Quantification and Valuation of Uncertainty of Calibrated Parameters in Decision Models
Published in 40th Annual North American Meeting of the Society for Medical Decision Making, 2018
Abstract
Purpose
Decision models parameters often require estimation through model calibration to observed epidemiological data. There is little guidance on how to characterize uncertainty of calibrated parameters to examine their impact on decision uncertainty. We evaluate the implications of different approaches to account for the uncertainty of calibrated parameters and the value of such uncertainty in decision making.
Methods
We used a simulation model of colorectal cancer (CRC) screening to quantify the cost-effectiveness of a 10-year colonoscopy screening vs. no screening.

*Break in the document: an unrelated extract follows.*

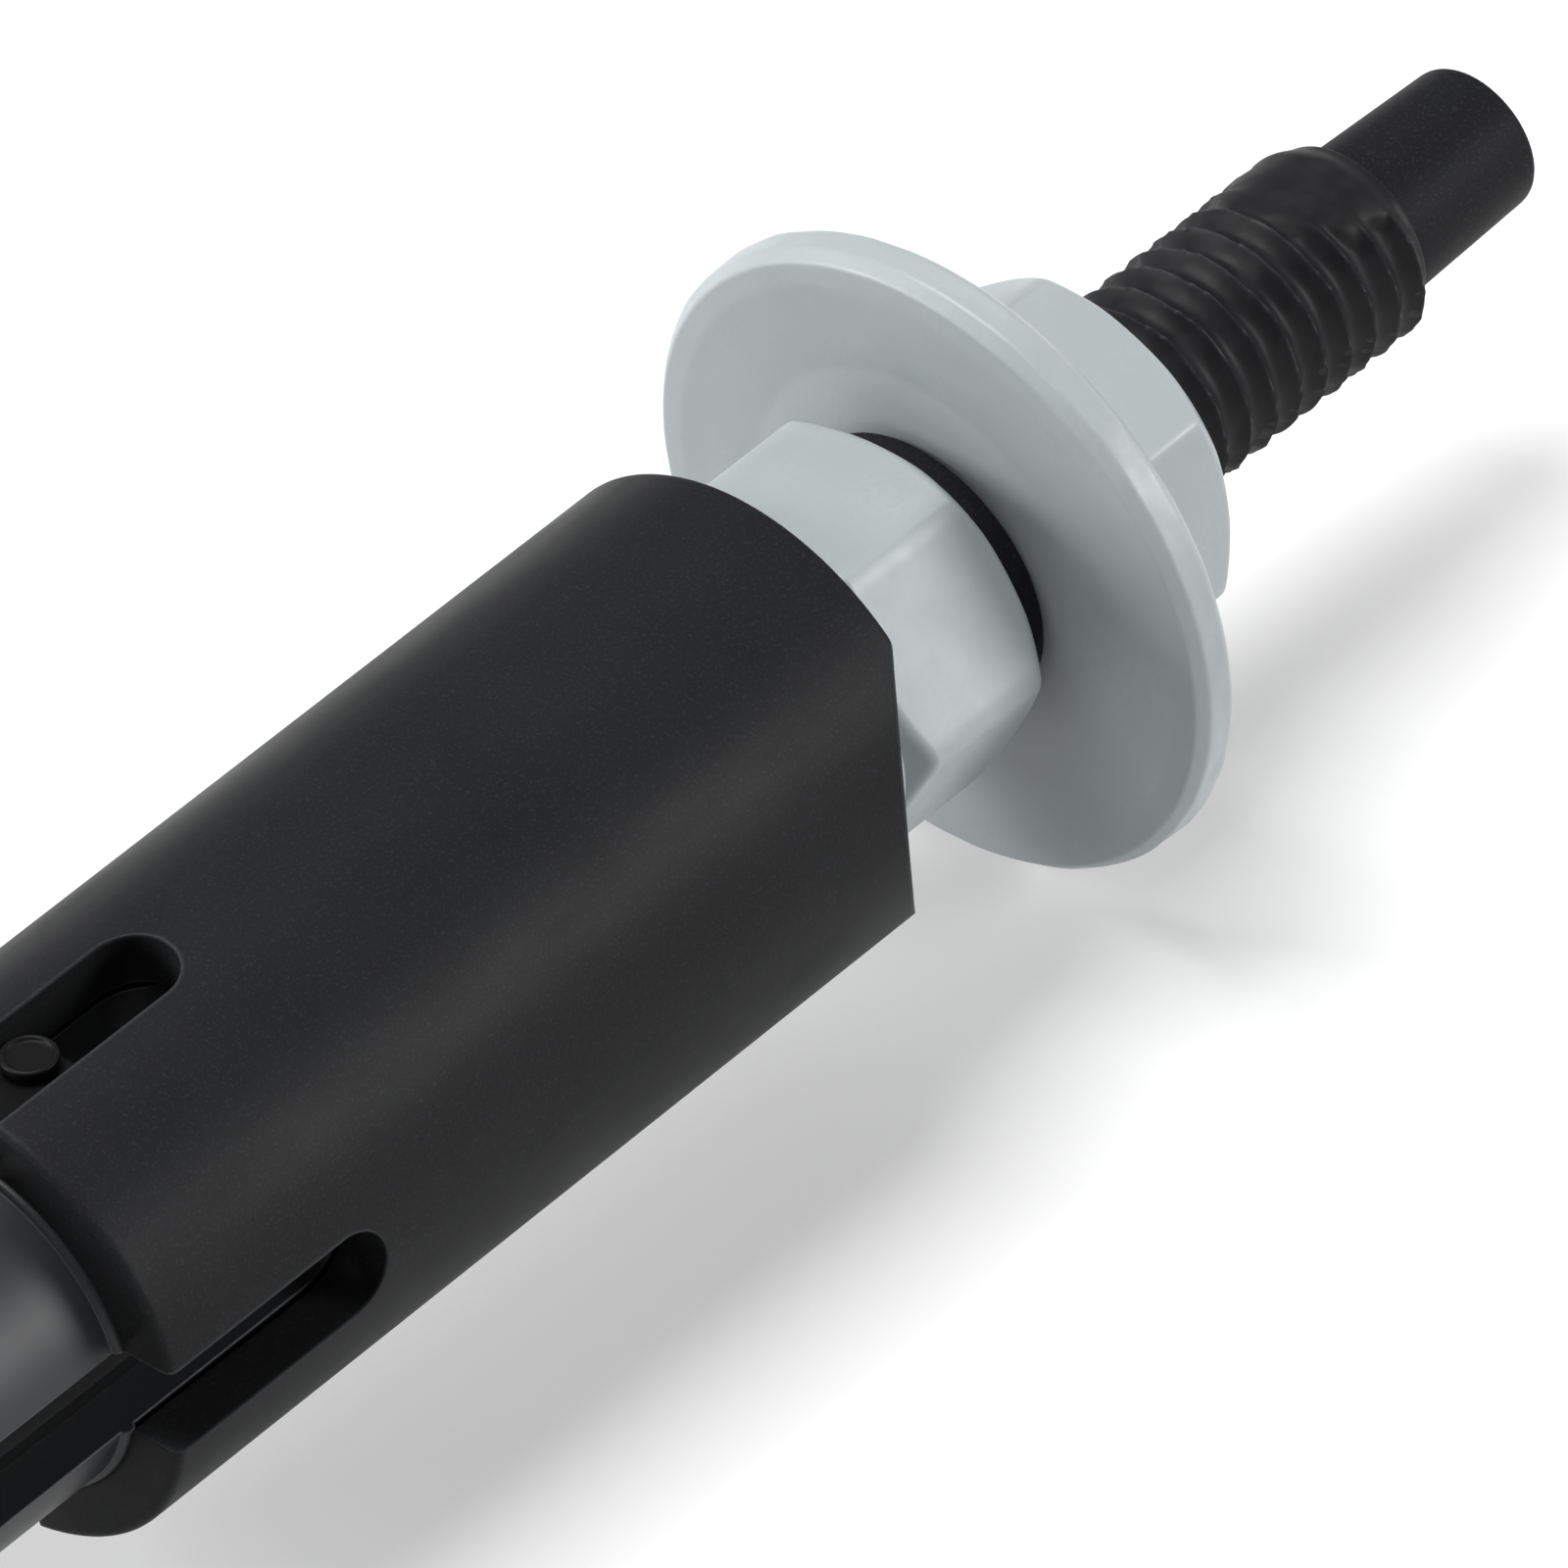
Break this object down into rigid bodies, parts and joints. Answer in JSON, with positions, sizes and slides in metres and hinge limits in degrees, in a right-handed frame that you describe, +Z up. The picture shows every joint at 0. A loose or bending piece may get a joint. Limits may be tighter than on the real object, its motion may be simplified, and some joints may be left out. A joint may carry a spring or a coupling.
{
  "type": "desoldering pump",
  "caption": "Hand desoldering pump with a slotted black barrel, grey hexagonal nozzle guard with a round flange, ribbed nozzle sleeve, release lever and spring plunger.",
  "frame": {"origin": "centre of the footprint, on the surface that the pump lies on", "axes": "+X along the pump's axis towards the nozzle, +Z up through the release lever"},
  "size_m": [0.2228, 0.034, 0.0304],
  "materials": {
    "barrel_black": "satin moulded black with a fine speckle",
    "tube_black": "smooth satin black",
    "grey_plastic": "semi-gloss light grey",
    "seal_rubber": "smooth black rubber",
    "nozzle_black": "satin black",
    "sleeve_rubber": "ribbed black rubber",
    "grip_rubber": "grooved black rubber",
    "guide_brass": "turned",
    "steel": "ground and turned",
    "spring_steel": "drawn wire",
    "piston_plastic": "moulded pale grey",
    "collar_plastic": "moulded black",
    "knob_black": "satin moulded black",
    "lever_black": "black finished steel"
  },
  "bodies": {
    "housing": {"front_barrel": "barrel_black", "rear_tube": "tube_black", "barrel_plug": "grey_plastic", "plug_seal": "seal_rubber", "finger_guard": "grey_plastic", "nozzle": "nozzle_black", "nozzle_sleeve": "sleeve_rubber", "rod_guide": "guide_brass", "guide_screw_left": "steel", "guide_screw_right": "steel", "main_spring": "spring_steel", "bumper_ring": "seal_rubber", "end_bush": "guide_brass", "rear_nut": "grey_plastic", "grip_sleeve": "grip_rubber", "lever_pivot_pin": "steel", "lever_spring": "spring_steel"},
    "plunger": {"plunger_rod": "steel", "piston": "piston_plastic", "piston_seal": "seal_rubber", "piston_nut": "steel", "cleaning_pin": "steel", "spring_collar": "collar_plastic", "collar_clip": "spring_steel", "thumb_knob": "knob_black", "knob_cap": "grey_plastic"},
    "release_lever_body": {"release_lever": "lever_black", "thumb_pad": "grey_plastic", "latch_pin": "lever_black"}
  },
  "joints": [
    {"name": "plunger_slide", "type": "slide", "parent": "housing", "child": "plunger", "axis": [1, 0, 0], "range_m": [0, 0.0215], "stiffness_N_per_m": 400, "springref_m": -0.012, "deforming": ["main_spring"]},
    {"name": "lever_hinge", "type": "hinge", "parent": "housing", "child": "release_lever_body", "pos_m": [0.0011, 0, 0.0218], "axis": [0, -1, 0], "range_deg": [0, 4], "stiffness_Nm_per_rad": 0.05, "springref_deg": -5.73, "deforming": ["lever_spring"]}
  ]
}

We calibrated the natural history (NH) model of CRC to epidemiological data (i.e., calibration targets) with different degrees of uncertainty. To accurately propagate the uncertainty from the calibration targets to the calibrated parameters, we conducted a Bayesian calibration using an incremental mixture importance sampling (IMIS) algorithm. The Bayesian approach combines both prior knowledge of the NH parameters and the amount of information on the targets. We conducted a probabilistic sensitivity analysis of all the model parameters with different quantifications of uncertainty of the calibrated parameters, including (1) posterior distribution obtained from the IMIS algorithm, (2) a maximum-a-posteriori (MAP) estimate as the best parameter set, and (3) distributions based solely on posterior means, ranges and type of parameters (naïve approach). We estimated the value of uncertainty of calibrated parameters with a value of information (VOI) analysis.
Results
Different quantifications of uncertainty of the calibrated parameters changed the willingness-to-pay threshold (WTP) of USD per quality-adjusted life year (QALY) at which the screening strategy has the highest expected benefit. For both the IMIS posterior and the MAP approaches for quantification of uncertainty, 10-year colonoscopy screening has the highest benefit (compared with no screening) at WTP greater than $51,000/QALY gained and for the naive approach at values greater than $41,000/QALY gained. In the VOI analysis, the naïve approach had the highest expected value of perfect information (EVPI) of $5,700 at a WTP of $41,000/QALY gained, while with the IMIS posterior and MAP estimates EVPI was $630 and $572, respectively, both at a WTP of $51,000/QALY gained (Figure).
Conclusions
Different quantifications of uncertainty of calibrated decision model parameters affect the WTP at which strategies are optimal. Furthermore, the value of such uncertainties varies significantly. Accurate uncertainty quantification of calibrated parameters should be performed in model calibration through a Bayesian approach.